begin

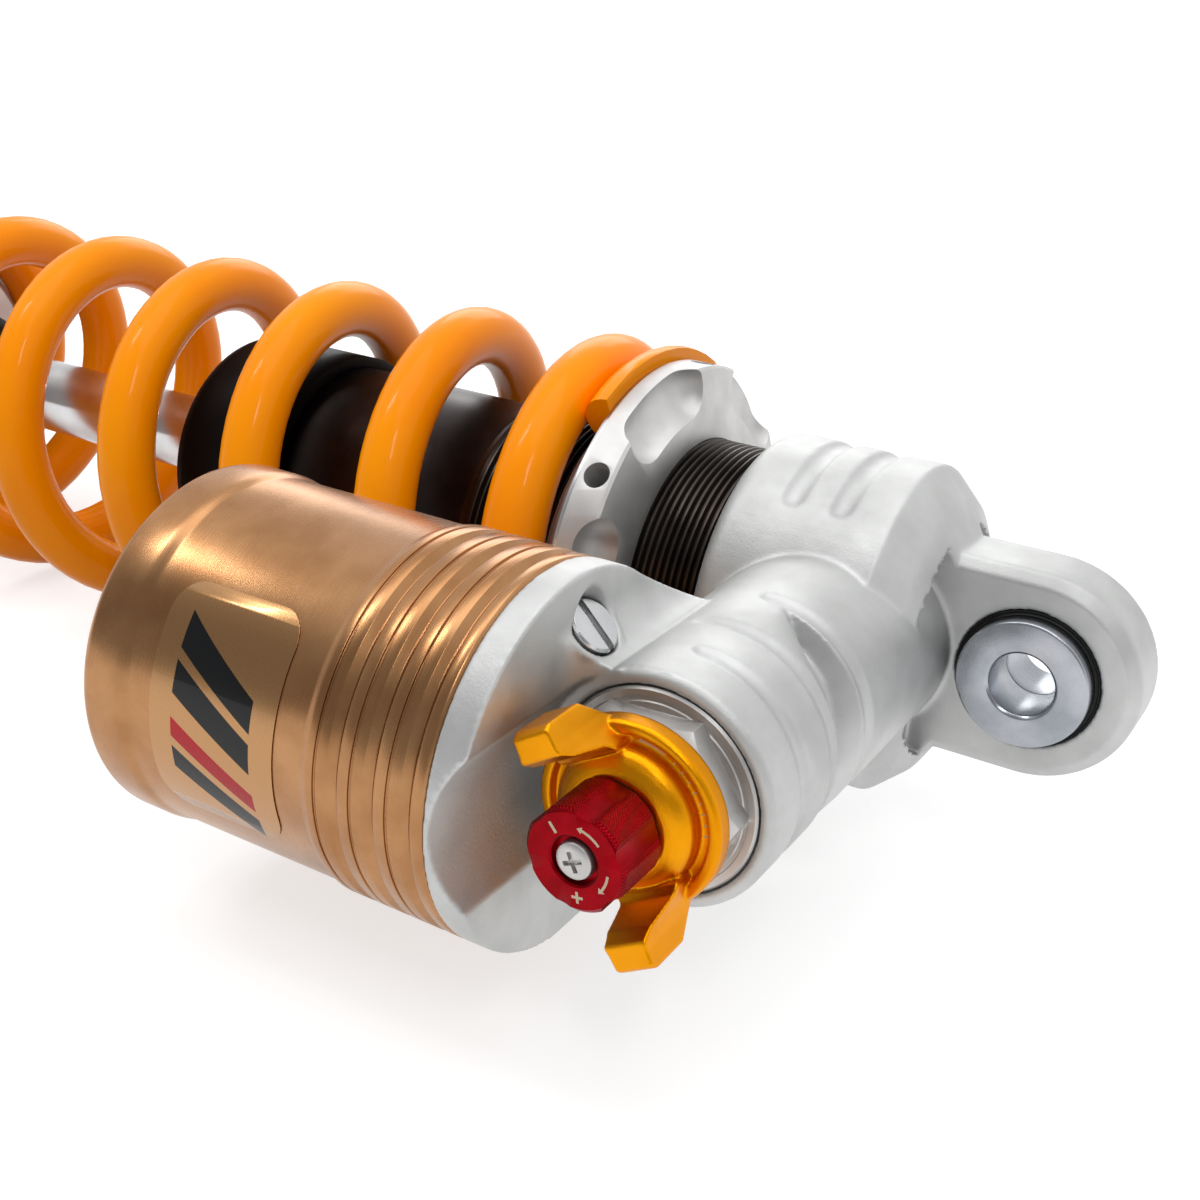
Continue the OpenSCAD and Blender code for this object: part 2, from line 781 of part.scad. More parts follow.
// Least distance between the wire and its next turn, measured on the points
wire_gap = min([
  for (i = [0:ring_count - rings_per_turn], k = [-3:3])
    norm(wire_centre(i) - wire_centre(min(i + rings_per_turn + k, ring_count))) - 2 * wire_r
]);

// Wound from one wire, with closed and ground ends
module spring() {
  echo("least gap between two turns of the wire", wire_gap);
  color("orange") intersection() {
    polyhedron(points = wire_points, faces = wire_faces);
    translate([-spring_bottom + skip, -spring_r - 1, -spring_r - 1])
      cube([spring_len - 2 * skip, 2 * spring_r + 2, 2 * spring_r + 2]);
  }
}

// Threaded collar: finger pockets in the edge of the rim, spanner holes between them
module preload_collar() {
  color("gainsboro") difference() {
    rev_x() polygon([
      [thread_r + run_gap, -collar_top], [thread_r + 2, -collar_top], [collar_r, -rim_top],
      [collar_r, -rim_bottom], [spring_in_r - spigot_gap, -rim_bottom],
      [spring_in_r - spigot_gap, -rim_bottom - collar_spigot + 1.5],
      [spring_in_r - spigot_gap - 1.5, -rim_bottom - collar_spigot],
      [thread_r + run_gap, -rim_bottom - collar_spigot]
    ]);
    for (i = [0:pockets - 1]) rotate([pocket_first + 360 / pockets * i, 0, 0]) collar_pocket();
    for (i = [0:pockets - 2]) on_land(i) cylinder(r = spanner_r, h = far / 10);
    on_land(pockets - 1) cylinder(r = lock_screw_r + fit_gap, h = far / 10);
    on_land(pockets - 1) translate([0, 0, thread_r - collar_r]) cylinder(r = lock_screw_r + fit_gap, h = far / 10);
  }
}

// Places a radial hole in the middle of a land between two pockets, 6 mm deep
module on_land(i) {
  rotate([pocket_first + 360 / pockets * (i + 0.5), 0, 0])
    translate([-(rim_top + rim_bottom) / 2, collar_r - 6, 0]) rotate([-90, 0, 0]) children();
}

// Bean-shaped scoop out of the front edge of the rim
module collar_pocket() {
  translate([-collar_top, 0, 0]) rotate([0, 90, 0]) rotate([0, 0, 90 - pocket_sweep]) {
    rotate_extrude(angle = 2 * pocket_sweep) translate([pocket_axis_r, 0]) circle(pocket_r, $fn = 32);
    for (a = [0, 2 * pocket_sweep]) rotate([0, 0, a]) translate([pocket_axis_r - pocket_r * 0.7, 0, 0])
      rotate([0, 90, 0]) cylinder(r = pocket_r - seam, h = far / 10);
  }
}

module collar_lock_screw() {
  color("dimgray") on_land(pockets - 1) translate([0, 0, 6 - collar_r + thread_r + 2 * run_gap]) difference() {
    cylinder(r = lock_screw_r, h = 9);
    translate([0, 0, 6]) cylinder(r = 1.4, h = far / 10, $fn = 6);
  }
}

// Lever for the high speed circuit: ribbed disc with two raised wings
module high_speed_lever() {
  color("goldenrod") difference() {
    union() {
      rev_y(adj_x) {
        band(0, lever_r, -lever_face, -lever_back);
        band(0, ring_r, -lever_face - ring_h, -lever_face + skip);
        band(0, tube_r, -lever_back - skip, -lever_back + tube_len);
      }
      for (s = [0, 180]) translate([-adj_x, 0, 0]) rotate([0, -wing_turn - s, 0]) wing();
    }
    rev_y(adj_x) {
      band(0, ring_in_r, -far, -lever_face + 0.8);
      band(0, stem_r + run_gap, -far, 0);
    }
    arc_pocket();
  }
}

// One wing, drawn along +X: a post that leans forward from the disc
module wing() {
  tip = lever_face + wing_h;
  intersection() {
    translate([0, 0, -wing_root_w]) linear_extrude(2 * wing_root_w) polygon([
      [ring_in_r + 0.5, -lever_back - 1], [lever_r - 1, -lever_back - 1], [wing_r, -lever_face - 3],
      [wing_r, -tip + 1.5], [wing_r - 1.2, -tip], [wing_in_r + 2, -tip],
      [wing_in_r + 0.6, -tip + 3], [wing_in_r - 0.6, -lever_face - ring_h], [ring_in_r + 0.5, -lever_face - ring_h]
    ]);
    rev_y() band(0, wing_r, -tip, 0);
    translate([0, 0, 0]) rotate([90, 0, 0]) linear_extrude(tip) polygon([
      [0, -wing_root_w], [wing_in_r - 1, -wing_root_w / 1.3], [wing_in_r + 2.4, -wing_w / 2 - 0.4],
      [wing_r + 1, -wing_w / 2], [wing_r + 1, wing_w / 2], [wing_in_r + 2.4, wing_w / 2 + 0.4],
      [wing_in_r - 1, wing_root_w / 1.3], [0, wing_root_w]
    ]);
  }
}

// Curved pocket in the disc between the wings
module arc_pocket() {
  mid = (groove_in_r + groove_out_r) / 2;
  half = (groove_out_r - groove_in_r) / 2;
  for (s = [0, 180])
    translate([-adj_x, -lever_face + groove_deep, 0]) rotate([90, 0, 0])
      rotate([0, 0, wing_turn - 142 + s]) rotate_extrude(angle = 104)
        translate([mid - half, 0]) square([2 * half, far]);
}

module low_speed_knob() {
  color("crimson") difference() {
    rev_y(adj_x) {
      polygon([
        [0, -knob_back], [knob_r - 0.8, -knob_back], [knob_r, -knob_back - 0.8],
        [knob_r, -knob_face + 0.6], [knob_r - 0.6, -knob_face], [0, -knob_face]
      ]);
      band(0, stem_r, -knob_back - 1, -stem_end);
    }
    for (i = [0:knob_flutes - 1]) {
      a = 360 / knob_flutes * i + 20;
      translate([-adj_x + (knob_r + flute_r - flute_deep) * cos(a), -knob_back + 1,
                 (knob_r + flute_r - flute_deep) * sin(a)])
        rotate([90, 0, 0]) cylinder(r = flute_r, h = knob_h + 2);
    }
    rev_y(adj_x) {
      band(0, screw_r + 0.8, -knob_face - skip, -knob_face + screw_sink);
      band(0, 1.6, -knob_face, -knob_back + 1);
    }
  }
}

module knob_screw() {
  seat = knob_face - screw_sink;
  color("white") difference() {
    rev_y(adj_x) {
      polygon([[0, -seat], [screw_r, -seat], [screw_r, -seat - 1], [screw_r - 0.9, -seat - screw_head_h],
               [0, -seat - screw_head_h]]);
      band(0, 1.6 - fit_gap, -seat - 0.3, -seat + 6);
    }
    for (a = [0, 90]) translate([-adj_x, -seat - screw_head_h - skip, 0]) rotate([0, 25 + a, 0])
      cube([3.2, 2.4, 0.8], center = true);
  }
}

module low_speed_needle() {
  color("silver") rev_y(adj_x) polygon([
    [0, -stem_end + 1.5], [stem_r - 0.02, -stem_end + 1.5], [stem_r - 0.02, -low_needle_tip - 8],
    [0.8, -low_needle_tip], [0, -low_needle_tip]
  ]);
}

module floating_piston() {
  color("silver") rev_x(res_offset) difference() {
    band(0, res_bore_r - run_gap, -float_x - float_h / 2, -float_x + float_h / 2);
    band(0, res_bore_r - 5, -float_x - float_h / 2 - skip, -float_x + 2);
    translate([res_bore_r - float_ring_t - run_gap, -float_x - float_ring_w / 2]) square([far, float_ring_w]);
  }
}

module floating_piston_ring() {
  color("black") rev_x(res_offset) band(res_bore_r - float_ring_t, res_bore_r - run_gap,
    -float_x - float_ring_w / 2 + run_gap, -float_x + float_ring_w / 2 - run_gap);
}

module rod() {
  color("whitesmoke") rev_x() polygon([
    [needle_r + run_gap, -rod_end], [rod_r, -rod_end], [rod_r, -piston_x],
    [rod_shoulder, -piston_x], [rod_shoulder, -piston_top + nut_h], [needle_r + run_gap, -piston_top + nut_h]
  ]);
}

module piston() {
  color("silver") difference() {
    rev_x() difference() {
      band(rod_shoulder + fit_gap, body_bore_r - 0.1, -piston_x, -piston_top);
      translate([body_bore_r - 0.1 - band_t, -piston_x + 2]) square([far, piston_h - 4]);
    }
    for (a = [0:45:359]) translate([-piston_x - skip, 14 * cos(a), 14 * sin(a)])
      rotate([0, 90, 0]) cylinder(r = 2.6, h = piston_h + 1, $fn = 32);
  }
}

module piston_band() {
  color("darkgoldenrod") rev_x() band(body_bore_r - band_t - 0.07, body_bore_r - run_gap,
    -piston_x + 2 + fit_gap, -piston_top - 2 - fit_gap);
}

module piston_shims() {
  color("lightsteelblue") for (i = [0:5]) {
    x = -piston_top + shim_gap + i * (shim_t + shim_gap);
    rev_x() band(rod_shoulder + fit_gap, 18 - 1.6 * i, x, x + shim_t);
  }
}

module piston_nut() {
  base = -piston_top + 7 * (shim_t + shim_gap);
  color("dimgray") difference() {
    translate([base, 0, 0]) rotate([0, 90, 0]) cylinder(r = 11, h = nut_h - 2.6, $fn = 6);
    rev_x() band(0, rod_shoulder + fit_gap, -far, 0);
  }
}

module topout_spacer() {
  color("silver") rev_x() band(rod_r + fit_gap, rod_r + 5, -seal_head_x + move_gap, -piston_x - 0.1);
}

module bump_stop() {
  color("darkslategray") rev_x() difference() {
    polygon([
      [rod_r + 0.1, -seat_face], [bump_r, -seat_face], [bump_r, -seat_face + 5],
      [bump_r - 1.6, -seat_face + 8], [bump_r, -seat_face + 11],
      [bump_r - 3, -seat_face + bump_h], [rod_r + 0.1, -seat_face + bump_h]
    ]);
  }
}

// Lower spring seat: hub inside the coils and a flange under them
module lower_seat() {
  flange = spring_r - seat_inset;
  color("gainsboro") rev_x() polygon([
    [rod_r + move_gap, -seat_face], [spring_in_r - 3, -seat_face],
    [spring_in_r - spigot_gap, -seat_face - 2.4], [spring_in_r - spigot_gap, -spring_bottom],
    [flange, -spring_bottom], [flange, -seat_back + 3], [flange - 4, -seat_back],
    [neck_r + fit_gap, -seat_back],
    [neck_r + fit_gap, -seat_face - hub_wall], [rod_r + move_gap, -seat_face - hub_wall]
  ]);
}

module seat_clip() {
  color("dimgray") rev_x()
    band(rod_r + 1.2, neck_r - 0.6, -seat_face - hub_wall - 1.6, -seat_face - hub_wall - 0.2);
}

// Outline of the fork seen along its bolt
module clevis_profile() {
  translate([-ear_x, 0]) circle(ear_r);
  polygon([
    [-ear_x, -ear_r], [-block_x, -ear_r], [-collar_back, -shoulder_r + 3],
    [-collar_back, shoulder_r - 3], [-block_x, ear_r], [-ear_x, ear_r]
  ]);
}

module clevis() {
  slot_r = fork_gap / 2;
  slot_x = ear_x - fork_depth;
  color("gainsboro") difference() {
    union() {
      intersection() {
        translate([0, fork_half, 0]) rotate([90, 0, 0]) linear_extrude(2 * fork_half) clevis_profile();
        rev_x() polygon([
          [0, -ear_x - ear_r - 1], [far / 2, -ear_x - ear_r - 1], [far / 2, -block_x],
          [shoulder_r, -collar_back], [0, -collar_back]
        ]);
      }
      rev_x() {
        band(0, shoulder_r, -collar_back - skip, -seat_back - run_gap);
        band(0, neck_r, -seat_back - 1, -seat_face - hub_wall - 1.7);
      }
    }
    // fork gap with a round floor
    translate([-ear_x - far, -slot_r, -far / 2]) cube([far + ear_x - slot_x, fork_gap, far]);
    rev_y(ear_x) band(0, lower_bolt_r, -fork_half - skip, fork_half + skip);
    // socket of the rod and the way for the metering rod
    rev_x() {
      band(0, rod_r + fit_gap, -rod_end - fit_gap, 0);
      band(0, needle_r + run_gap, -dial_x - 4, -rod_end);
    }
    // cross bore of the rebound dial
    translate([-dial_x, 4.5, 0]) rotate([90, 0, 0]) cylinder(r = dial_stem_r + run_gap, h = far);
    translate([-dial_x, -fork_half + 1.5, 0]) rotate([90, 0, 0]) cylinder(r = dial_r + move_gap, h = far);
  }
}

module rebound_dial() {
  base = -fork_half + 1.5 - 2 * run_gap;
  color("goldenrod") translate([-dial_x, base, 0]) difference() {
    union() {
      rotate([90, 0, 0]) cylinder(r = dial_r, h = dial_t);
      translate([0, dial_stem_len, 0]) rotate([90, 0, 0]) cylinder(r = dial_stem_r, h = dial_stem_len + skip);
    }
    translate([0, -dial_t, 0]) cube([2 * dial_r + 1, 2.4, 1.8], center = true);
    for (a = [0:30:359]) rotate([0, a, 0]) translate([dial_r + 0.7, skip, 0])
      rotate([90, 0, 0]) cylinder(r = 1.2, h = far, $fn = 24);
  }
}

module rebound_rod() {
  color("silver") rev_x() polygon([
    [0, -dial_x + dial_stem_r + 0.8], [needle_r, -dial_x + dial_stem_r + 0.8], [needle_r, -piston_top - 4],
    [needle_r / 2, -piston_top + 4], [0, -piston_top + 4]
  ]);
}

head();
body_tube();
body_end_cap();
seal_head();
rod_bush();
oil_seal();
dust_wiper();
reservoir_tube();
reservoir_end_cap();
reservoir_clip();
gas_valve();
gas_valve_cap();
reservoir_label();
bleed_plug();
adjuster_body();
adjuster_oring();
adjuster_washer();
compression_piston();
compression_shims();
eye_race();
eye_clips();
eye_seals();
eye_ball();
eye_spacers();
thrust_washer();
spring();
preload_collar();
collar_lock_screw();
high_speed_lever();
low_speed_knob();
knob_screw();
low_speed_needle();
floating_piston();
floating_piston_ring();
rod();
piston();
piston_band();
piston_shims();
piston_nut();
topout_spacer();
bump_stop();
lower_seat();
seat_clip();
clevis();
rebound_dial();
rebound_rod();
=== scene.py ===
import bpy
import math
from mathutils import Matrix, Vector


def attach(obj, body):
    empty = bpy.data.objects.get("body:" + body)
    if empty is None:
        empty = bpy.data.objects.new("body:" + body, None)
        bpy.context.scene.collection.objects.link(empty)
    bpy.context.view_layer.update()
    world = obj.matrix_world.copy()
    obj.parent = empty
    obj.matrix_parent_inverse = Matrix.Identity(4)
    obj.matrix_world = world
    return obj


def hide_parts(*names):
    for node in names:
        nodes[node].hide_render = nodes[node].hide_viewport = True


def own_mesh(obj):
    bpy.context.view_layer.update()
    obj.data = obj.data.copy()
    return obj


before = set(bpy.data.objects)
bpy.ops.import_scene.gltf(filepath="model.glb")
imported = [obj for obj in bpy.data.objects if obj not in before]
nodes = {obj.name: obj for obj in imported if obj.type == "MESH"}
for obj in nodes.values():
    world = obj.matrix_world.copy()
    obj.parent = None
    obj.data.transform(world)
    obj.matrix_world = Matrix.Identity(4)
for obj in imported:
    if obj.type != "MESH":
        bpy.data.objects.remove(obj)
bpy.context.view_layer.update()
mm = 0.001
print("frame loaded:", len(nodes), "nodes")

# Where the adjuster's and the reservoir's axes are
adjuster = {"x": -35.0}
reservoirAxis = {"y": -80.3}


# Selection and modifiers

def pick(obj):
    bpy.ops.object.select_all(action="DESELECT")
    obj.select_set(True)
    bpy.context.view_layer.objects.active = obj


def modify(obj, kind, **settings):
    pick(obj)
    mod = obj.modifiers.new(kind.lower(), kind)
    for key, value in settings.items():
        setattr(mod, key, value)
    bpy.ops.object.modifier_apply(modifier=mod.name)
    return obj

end

- Goal: Write the lines again exactly, beginning at the line that has "eye_race();" and stopping after the line that has "bpy.context.scene.collection.objects.link(empty)"; include no other lines.

- Worked solution:
eye_race();
eye_clips();
eye_seals();
eye_ball();
eye_spacers();
thrust_washer();
spring();
preload_collar();
collar_lock_screw();
high_speed_lever();
low_speed_knob();
knob_screw();
low_speed_needle();
floating_piston();
floating_piston_ring();
rod();
piston();
piston_band();
piston_shims();
piston_nut();
topout_spacer();
bump_stop();
lower_seat();
seat_clip();
clevis();
rebound_dial();
rebound_rod();
=== scene.py ===
import bpy
import math
from mathutils import Matrix, Vector


def attach(obj, body):
    empty = bpy.data.objects.get("body:" + body)
    if empty is None:
        empty = bpy.data.objects.new("body:" + body, None)
        bpy.context.scene.collection.objects.link(empty)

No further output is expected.